Chief Justice of the Madras High Court
- In office 1835–1842
- Preceded by: Sir Ralph Palmer
- Succeeded by: Sir Edward John Gambier

Personal details
- Born: 26 October 1792
- Died: 23 May 1853 (aged 60)
- Occupation: lawyer, judge
- Profession: Chief Justice

= Robert Buckley Comyn =

British judge

Sir Robert Buckley Comyn (26 October 1792 – 23 May 1853) was a British judge who served as Chief Justice of the Madras High Court in British India from 1835 to 1842.
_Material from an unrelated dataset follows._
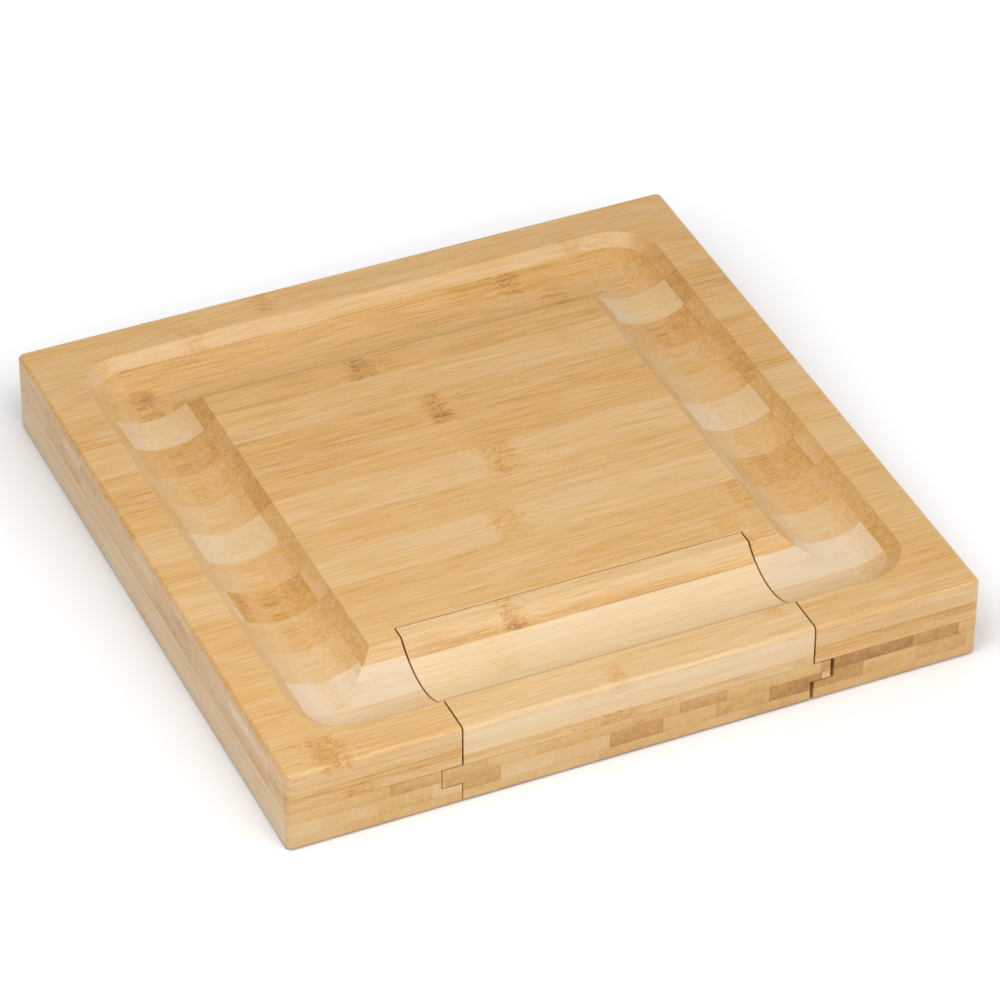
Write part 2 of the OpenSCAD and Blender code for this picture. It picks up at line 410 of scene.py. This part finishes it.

Born at Tottenham, the third son of Rev. Thomas Comyn, M.A. (Balliol College, Oxford), vicar of Tottenham and Chaplain of the Royal Hospital, Chelsea, and Harriet Charlotte (née Stables), Comyn was educated at the Merchant Taylors' School, then St John's College, Oxford (B.A. 1813, M.A. 1815). His grandfather, Stephen Comyn, of Widial, Herts., was a barrister and Bencher of the Inner Temple, as was his uncle, Robert Valens Comyn, and Robert elected to join this profession.

He was called to the Bar from Lincoln's Inn in 1814, and was in practice until his appointment as a puisne judge at Calcutta in 1825. He was knighted in February of that year. In 1835, Comyn was appointed Chief Justice of the Madras High Court, and remained in that capacity until his retirement in 1842. He received the degree of D.C.L. from Oxford, and was elected a Bencher of the Middle Temple in 1844.

Comyn wrote three books: two on law (on usury and landlord/ tenant law), and one volume on the history of Western Europe from the time of Charlemagne to that of Charles I.

Comyn's sister, Harriet (died 1817), married firstly, Thomas Ainley, of Gloucester, then, as his widow, married in 1814 to John Stracey, of Sprouston Lodge, Norfolk, son of Sir Edward Stracey, 1st Baronet, of Rackheath Hall, Norfolk. The Comyn family descended from Robert Comyn, Archdeacon of Salop (now Ludlow) from 1713 to circa 1727.